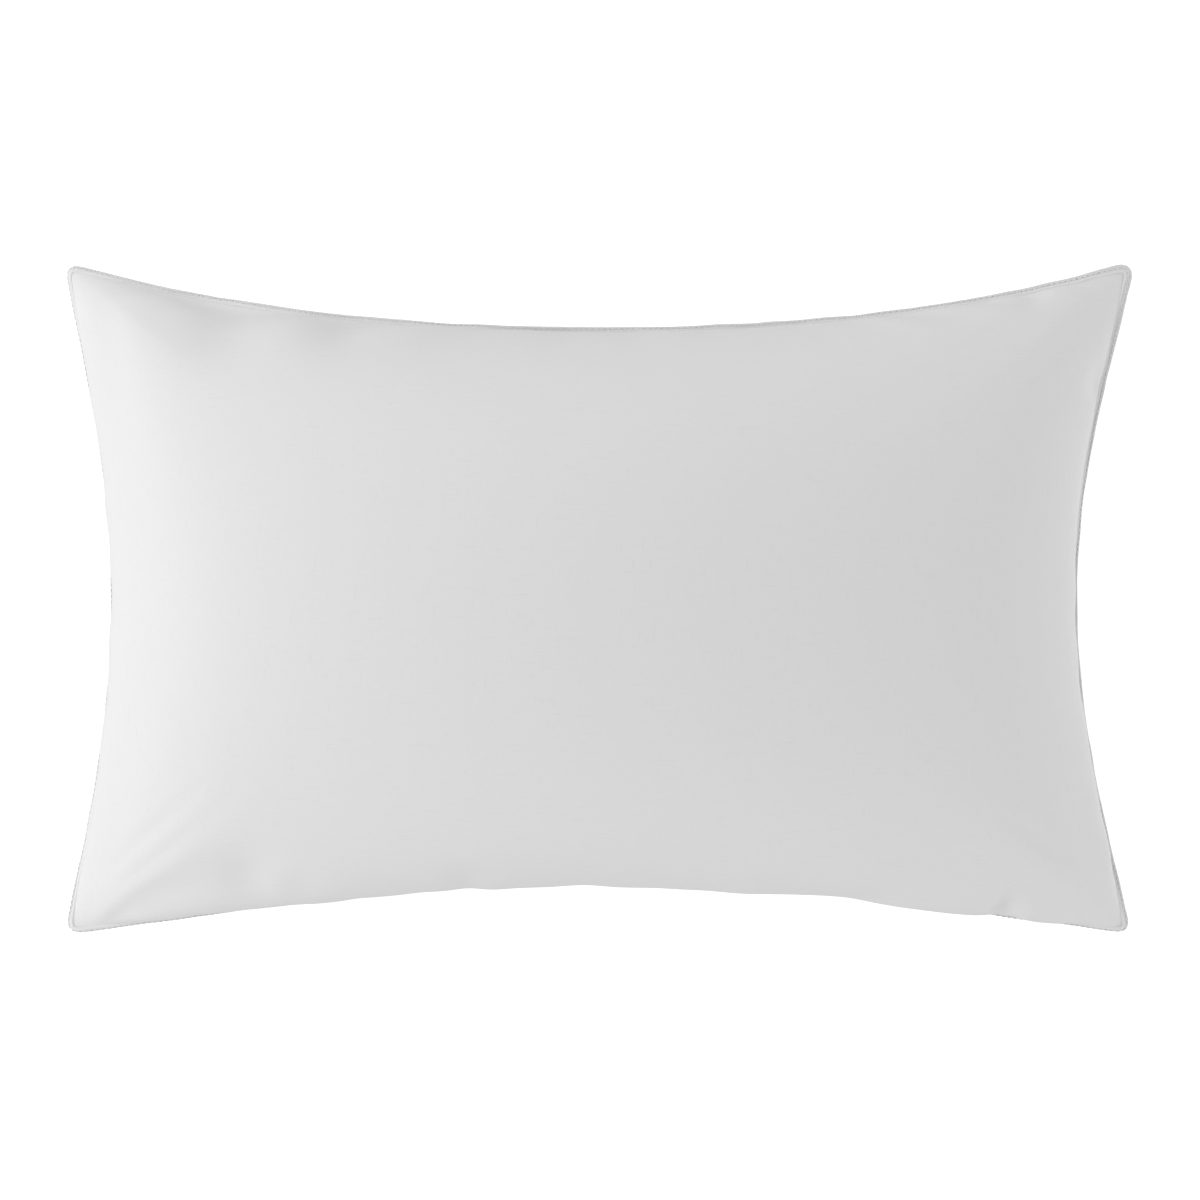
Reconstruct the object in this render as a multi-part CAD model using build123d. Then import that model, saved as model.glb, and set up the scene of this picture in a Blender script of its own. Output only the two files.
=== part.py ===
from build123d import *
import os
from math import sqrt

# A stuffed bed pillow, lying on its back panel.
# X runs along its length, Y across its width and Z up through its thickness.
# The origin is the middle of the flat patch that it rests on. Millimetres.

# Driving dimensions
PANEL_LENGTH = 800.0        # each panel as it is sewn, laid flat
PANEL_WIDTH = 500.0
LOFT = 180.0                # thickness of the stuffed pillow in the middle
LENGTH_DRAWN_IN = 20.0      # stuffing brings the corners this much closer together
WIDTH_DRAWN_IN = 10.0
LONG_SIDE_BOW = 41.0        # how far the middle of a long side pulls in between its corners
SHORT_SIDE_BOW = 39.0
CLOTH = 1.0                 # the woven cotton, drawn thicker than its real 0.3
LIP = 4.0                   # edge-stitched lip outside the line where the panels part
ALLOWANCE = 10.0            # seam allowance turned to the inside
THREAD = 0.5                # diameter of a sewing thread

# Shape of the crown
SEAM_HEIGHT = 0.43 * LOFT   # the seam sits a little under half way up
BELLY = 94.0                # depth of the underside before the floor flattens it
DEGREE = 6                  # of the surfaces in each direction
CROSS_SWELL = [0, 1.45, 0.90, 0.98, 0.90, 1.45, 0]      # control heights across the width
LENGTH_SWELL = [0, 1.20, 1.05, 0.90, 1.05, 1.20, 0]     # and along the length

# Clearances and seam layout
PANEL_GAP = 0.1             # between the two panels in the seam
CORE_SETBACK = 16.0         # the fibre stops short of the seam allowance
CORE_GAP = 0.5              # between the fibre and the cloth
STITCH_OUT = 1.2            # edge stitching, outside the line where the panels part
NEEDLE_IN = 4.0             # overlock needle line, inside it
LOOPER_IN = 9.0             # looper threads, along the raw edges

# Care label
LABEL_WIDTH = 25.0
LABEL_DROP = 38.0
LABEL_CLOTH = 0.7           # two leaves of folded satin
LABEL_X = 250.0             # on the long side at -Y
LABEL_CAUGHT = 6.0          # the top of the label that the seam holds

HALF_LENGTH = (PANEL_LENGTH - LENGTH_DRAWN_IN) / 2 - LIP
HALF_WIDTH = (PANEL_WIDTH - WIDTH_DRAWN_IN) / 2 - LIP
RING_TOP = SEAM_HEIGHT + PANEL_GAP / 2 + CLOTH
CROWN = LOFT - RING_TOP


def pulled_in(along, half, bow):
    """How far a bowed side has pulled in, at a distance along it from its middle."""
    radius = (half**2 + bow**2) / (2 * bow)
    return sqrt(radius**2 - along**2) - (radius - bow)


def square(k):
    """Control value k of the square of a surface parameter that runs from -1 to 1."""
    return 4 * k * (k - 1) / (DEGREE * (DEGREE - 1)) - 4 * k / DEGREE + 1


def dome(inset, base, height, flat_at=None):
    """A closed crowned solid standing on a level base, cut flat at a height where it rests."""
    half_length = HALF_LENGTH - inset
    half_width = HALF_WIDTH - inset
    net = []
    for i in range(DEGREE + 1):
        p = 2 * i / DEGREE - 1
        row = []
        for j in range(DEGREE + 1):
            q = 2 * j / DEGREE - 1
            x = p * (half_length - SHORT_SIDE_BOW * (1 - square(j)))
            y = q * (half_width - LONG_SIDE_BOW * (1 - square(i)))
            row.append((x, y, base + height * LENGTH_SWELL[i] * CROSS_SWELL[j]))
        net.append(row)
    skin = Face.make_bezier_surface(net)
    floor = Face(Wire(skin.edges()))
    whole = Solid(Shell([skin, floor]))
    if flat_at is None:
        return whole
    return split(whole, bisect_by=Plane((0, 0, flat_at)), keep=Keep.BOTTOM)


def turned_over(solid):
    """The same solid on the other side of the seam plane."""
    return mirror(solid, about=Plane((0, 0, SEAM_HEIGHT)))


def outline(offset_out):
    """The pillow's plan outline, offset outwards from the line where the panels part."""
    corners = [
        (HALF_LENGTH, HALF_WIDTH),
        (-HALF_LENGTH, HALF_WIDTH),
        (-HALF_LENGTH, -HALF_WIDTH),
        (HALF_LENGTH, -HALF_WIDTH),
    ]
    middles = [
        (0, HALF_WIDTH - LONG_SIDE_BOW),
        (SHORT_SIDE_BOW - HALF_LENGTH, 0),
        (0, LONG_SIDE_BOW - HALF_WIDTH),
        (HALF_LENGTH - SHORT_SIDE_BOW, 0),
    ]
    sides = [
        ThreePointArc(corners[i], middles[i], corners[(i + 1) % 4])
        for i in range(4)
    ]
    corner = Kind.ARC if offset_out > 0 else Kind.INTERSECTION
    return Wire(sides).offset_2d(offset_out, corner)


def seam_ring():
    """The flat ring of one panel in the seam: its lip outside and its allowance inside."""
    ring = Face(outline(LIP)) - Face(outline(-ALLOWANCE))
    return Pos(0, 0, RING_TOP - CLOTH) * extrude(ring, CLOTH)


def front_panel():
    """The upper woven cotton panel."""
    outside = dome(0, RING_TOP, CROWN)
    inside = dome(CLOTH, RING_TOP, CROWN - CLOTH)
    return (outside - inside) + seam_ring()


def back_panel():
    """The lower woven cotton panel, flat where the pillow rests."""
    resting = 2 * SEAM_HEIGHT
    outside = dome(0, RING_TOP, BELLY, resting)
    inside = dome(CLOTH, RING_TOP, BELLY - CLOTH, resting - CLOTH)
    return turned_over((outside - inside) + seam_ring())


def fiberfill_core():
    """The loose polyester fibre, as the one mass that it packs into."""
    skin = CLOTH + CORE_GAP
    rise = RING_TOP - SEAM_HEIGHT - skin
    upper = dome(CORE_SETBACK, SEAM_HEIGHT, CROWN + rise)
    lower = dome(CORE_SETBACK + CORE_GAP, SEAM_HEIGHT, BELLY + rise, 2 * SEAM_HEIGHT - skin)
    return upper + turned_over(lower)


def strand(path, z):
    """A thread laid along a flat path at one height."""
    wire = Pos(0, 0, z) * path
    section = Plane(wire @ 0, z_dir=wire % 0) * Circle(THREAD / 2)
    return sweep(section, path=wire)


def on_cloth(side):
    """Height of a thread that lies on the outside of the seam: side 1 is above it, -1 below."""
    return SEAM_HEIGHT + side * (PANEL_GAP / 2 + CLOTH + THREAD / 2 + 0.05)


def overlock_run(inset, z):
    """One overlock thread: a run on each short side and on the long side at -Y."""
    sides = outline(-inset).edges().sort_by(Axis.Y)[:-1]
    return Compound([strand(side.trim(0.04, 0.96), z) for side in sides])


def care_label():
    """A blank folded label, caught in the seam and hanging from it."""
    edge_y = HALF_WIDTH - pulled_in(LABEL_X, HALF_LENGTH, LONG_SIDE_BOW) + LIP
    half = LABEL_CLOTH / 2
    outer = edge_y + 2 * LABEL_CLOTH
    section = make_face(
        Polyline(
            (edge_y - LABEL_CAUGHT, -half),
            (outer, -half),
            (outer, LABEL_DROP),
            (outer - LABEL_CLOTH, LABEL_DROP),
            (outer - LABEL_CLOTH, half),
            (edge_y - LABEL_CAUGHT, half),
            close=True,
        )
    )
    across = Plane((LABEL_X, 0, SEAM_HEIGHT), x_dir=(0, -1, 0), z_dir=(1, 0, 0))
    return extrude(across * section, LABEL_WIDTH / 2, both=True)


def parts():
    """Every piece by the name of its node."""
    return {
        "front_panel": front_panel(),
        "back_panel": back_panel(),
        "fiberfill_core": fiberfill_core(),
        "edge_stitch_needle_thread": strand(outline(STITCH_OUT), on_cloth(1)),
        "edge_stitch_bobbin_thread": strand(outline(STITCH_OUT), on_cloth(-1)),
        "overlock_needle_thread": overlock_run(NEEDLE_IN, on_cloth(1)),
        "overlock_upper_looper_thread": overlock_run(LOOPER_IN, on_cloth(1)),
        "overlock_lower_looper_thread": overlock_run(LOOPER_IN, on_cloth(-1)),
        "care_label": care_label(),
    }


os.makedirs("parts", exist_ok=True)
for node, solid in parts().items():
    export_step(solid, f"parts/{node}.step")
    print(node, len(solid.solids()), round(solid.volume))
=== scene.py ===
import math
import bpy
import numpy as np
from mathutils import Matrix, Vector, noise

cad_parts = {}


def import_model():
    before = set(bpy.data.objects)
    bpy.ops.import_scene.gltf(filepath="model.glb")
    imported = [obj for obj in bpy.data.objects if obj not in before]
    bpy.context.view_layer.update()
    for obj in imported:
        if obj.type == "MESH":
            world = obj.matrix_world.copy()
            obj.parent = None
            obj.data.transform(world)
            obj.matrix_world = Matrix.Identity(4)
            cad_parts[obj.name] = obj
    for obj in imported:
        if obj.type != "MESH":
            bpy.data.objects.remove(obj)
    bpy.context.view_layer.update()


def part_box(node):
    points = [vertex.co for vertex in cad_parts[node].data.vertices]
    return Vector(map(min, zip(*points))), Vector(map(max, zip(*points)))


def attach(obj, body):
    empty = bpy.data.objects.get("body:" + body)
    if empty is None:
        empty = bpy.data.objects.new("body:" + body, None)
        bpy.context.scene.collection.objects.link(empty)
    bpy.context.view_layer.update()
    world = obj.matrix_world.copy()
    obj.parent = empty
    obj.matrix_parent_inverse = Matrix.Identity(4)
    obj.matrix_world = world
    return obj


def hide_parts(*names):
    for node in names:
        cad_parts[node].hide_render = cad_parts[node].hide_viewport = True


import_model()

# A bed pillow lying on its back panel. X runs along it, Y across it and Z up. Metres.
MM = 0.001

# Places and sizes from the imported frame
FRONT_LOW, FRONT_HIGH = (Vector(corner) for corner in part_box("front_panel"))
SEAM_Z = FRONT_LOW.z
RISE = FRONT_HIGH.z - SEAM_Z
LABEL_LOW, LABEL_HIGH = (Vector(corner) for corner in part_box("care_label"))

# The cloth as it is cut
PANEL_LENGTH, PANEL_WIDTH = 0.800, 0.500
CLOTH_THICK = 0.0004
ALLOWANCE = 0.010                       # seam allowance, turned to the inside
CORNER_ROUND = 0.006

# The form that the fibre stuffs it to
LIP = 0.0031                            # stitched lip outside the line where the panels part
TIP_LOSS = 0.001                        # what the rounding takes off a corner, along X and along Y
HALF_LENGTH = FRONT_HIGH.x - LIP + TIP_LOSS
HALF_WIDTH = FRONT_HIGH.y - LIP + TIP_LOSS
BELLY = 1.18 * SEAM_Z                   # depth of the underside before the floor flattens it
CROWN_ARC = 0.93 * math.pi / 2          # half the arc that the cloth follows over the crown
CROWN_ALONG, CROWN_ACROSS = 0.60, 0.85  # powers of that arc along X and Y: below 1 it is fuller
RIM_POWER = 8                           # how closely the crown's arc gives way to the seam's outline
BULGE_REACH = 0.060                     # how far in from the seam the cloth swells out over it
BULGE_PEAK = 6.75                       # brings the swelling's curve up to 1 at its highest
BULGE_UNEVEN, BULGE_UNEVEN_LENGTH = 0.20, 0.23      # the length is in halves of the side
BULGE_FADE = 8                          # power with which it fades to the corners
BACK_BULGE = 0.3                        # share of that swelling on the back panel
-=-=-
EXERCISE :: Return exactly, and only, the lines from the one containing "return extrude(across *" down to the one containing "zip(*points))), Vector(map(max, zip(*points)))", with both of those lines included.

RESULT FOR THIS TASK ::
    return extrude(across * section, LABEL_WIDTH / 2, both=True)


def parts():
    """Every piece by the name of its node."""
    return {
        "front_panel": front_panel(),
        "back_panel": back_panel(),
        "fiberfill_core": fiberfill_core(),
        "edge_stitch_needle_thread": strand(outline(STITCH_OUT), on_cloth(1)),
        "edge_stitch_bobbin_thread": strand(outline(STITCH_OUT), on_cloth(-1)),
        "overlock_needle_thread": overlock_run(NEEDLE_IN, on_cloth(1)),
        "overlock_upper_looper_thread": overlock_run(LOOPER_IN, on_cloth(1)),
        "overlock_lower_looper_thread": overlock_run(LOOPER_IN, on_cloth(-1)),
        "care_label": care_label(),
    }


os.makedirs("parts", exist_ok=True)
for node, solid in parts().items():
    export_step(solid, f"parts/{node}.step")
    print(node, len(solid.solids()), round(solid.volume))
=== scene.py ===
import math
import bpy
import numpy as np
from mathutils import Matrix, Vector, noise

cad_parts = {}


def import_model():
    before = set(bpy.data.objects)
    bpy.ops.import_scene.gltf(filepath="model.glb")
    imported = [obj for obj in bpy.data.objects if obj not in before]
    bpy.context.view_layer.update()
    for obj in imported:
        if obj.type == "MESH":
            world = obj.matrix_world.copy()
            obj.parent = None
            obj.data.transform(world)
            obj.matrix_world = Matrix.Identity(4)
            cad_parts[obj.name] = obj
    for obj in imported:
        if obj.type != "MESH":
            bpy.data.objects.remove(obj)
    bpy.context.view_layer.update()


def part_box(node):
    points = [vertex.co for vertex in cad_parts[node].data.vertices]
    return Vector(map(min, zip(*points))), Vector(map(max, zip(*points)))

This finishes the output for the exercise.